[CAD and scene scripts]
* * * * *

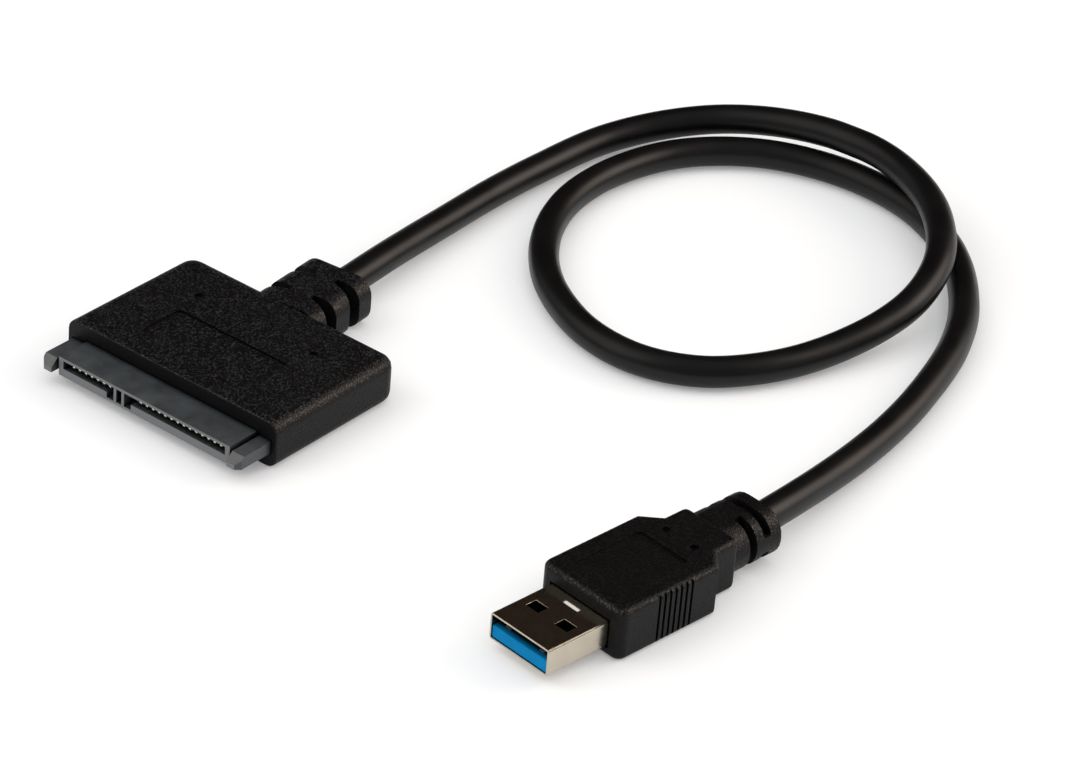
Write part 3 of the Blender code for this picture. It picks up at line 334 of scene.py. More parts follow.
# Small plain parts: two tones, lump size, roughness and how metallic they are
ROUGHNESS_SPREAD = 0.05
PLAIN_FINISHES = {
    "satin_pad": ("#efe9dd", "#fbf7ee", 0.5 * MM, 0.4, 0.0),
    "solder_mask": ("#0b3d22", "#12512f", 0.8 * MM, 0.35, 0.0),
    "epoxy_package": ("#161616", "#202021", 0.12 * MM, 0.55, 0.0),
    "stamped_steel_lid": ("#b8b8b4", "#cfcfca", 0.3 * MM, 0.3, 1.0),
    "sintered_ferrite": ("#3a3a3b", "#4c4c4d", 0.15 * MM, 0.7, 0.0),
    "fired_ceramic": ("#a07a4c", "#b78f5e", 0.2 * MM, 0.5, 0.0),
    "red_wire_pvc": ("#a01312", "#b51a18", 0.6 * MM, 0.4, 0.0),
    "white_wire_pvc": ("#d8d8d2", "#e4e4df", 0.6 * MM, 0.4, 0.0),
    "green_wire_pvc": ("#0f7a30", "#15893a", 0.6 * MM, 0.4, 0.0),
    "black_wire_pvc": ("#131313", "#1c1c1c", 0.6 * MM, 0.4, 0.0),
}
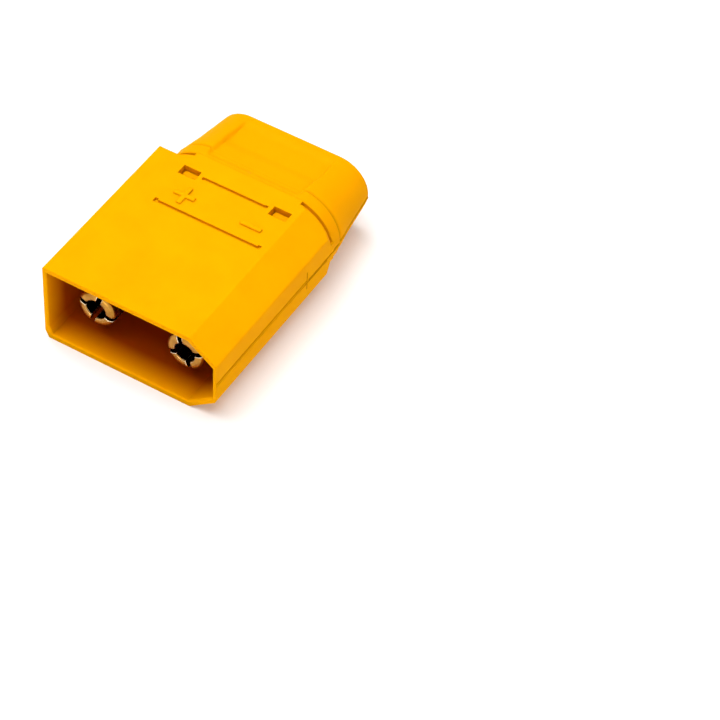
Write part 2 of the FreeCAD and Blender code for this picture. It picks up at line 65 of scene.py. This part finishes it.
def linear(hexColour):
    # sRGB hex to the linear colour that shaders use
    channels = [int(hexColour[i:i + 2], 16) / 255 for i in (1, 3, 5)]
    return [c / 12.92 if c <= 0.04045 else ((c + 0.055) / 1.055) ** 2.4 for c in channels] + [1.0]


def addNode(owner, kind, settings=None, inputs=None):
    # one node of a material or world; inputs hold plain values or the socket each one is fed from,
    # by name, or by number where names repeat
    node = owner.node_tree.nodes.new(kind)
    for name, value in (settings or {}).items():
        setattr(node, name, value)
    for name, value in (inputs or {}).items():
        if isinstance(value, bpy.types.NodeSocket):
            owner.node_tree.links.new(value, node.inputs[name])
        else:
            node.inputs[name].default_value = value
    return node


def newMaterial(name):
    material = bpy.data.materials.new(name)
    material.use_nodes = True
    material.node_tree.nodes.clear()
    return material


def spokeFrom(owner, axes, sideways):
    # the way out to the surface from a line along Y at mid-height, square to that line
    height = addNode(owner, "ShaderNodeMath", {"operation": "SUBTRACT"},
                     {0: axes.outputs["Z"], 1: connector["midHeight"] * mm})
    spoke = addNode(owner, "ShaderNodeCombineXYZ", None, {"X": sideways, "Z": height.outputs["Value"]})
    return spoke.outputs["Vector"]


def seenRays(owner):
    # 1 for the rays along which something is seen, straight, mirrored or through clear material,
    # 0 for those that only carry light
    rays = addNode(owner, "ShaderNodeLightPath")
    seen = rays.outputs["Is Camera Ray"]
    for kind in ("Is Glossy Ray", "Is Transmission Ray"):
        either = addNode(owner, "ShaderNodeMath", {"operation": "MAXIMUM"}, {0: seen, 1: rays.outputs[kind]})
        seen = either.outputs["Value"]
    return seen


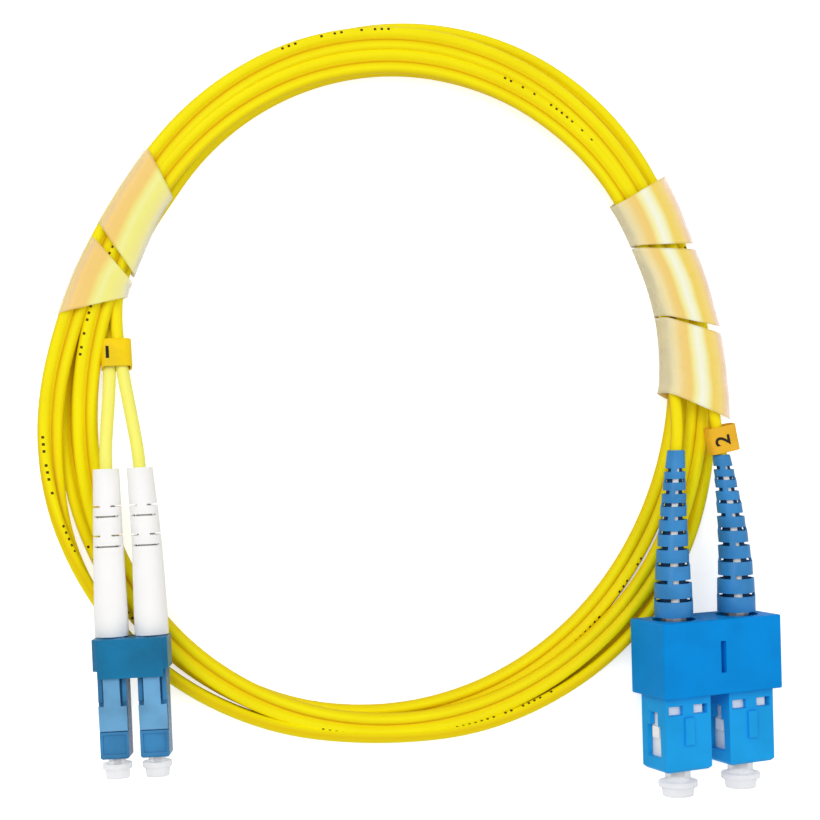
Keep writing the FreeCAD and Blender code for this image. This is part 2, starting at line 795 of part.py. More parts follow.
def rounded_route(points, label):
    """Straight runs joined by arcs as large as the runs allow."""
    edges = []
    radii = []
    here = points[0]
    for before, corner, after in zip(points, points[1:], points[2:]):
        into, out = unit(corner - before), unit(after - corner)
        half_turn = math.acos(max(-1.0, min(1.0, into.dot(out)))) / 2
        trim = CORNER_SHARE * min((corner - before).Length, (after - corner).Length)
        radii.append(trim / math.tan(half_turn))
        entry, leave = corner - into * trim, corner + out * trim
        edges.append(Part.LineSegment(here, entry).toShape())
        edges.append(arc_from(entry, into, leave))
        here = leave
    edges.append(Part.LineSegment(here, points[-1]).toShape())
    print(label, "radii", [round(radius, 1) for radius in radii])
    return Part.Wire(edges)


def swept(path, section, label):
    """The solid that a closed section makes along a path in default mode."""
    solid = path.makePipeShell([section], True, False)
    face_area = Part.Face(section).Area
    print(label, "volume", round(solid.Volume, 1), "section times length", round(face_area * path.Length, 1))
    return solid


def add_formed(label, shape, on_connector=False, placement=None):
    feature = doc.addObject("Part::Feature", label)
    feature.Label = label
    feature.Shape = shape
    keep(feature, placement or FreeCAD.Placement(), on_connector)
    return feature


def make_spring(kind, number):
    """The coil spring between the rear body and the flange: square wire in short straight runs."""
    radius = size(kind + "_spring_diameter").value / 2
    wire = size(kind + "_spring_wire").value
    low = size(kind + "_body_front").value + wire / 2 + size("running_gap").value
    high = size(kind + "_flange_rear").value - wire / 2 - size("running_gap").value
    runs = SPRING_RUNS * int(size(kind + "_spring_turns").value)
    points = []
    for run in range(runs + 1):
        angle = 2 * math.pi * run / SPRING_RUNS
        points.append(Vector(radius * math.cos(angle), radius * math.sin(angle), low + (high - low) * run / runs))
    heading = unit(points[1] - points[0])
    aside = unit(heading.cross(Vector(0, 0, 1))) * (wire / 2)
    up = unit(aside.cross(heading)) * (wire / 2)
    corners = [points[0] + aside * a + up * b for a, b in ((-1, -1), (1, -1), (1, 1), (-1, 1))]
    section = Part.makePolygon(corners + corners[:1])
    label = "{}_spring_{}".format(kind, number)
    solid = Part.makePolygon(points).makePipeShell([section], True, False, 1)
    add_formed(label, solid, True, plug_frame(kind, number))


# The coil

COIL_TURN = 360.0 * SIZES["coil_whole_turns"] + SIZES["coil_start_angle"] - SIZES["coil_end_angle"]
QUARTERS = 4 * SIZES["coil_whole_turns"] + 2
REVERSAL = COIL_TURN / 2
JACKET = SIZES["jacket_diameter"]
FLOOR_LEVEL = SIZES["coil_bottom"] + JACKET / 2
JACKET_CORNERS = (-110, -38, 38, 110)  # degrees round a jacket, from its outer side


def layer_height(travelled):
    """Height of the cord's middle: one layer up in the half turn about the reversal."""
    share = (travelled - (REVERSAL - 90)) / 180
    share = max(0.0, min(1.0, share))
    return FLOOR_LEVEL + SIZES["coil_layer_step"] * share * share * (3 - 2 * share)


def ring_place(angle, reach, height):
    """A point of the oval ring at an angle, at so much mean distance from its middle."""
    radians = math.radians(angle)
    reach = reach + SIZES["coil_oval"] * math.cos(2 * (radians - math.radians(SIZES["coil_oval_tilt"])))
    along = (reach + SIZES["coil_extra_half_height"]) * math.sin(radians)
    return Vector(SIZES["coil_centre_x"] + reach * math.cos(radians), SIZES["coil_centre_y"] + along, height)


def coil_point(travelled):
    """The cord's middle after so many degrees of winding, clockwise from the start."""
    turned = min(travelled, COIL_TURN - travelled)
    reach = SIZES["coil_inner_half_width"] + SIZES["coil_turn_step"] * turned / 360
    return ring_place(SIZES["coil_start_angle"] - travelled, reach, layer_height(travelled))


def coil_heading(travelled):
    step = 0.05
    ahead = min(travelled + step, COIL_TURN)
    behind = max(travelled - step, 0.0)
    return unit(coil_point(ahead) - coil_point(behind))


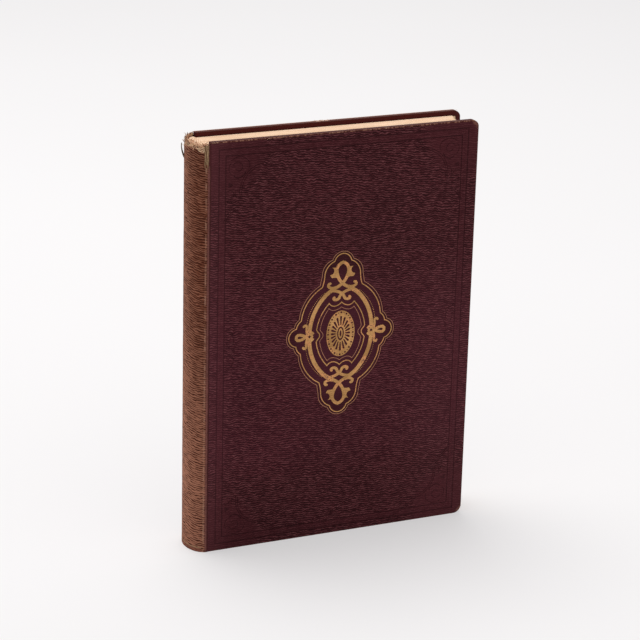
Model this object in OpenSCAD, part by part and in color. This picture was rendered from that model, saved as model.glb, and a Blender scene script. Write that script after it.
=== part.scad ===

* * * * *

Copy each line exactly, from the line containing "Model this object" down to the last line of the material, and no other lines.

Model this object in OpenSCAD, part by part and in color. This picture was rendered from that model, saved as model.glb, and a Blender scene script. Write that script after it.
=== part.scad ===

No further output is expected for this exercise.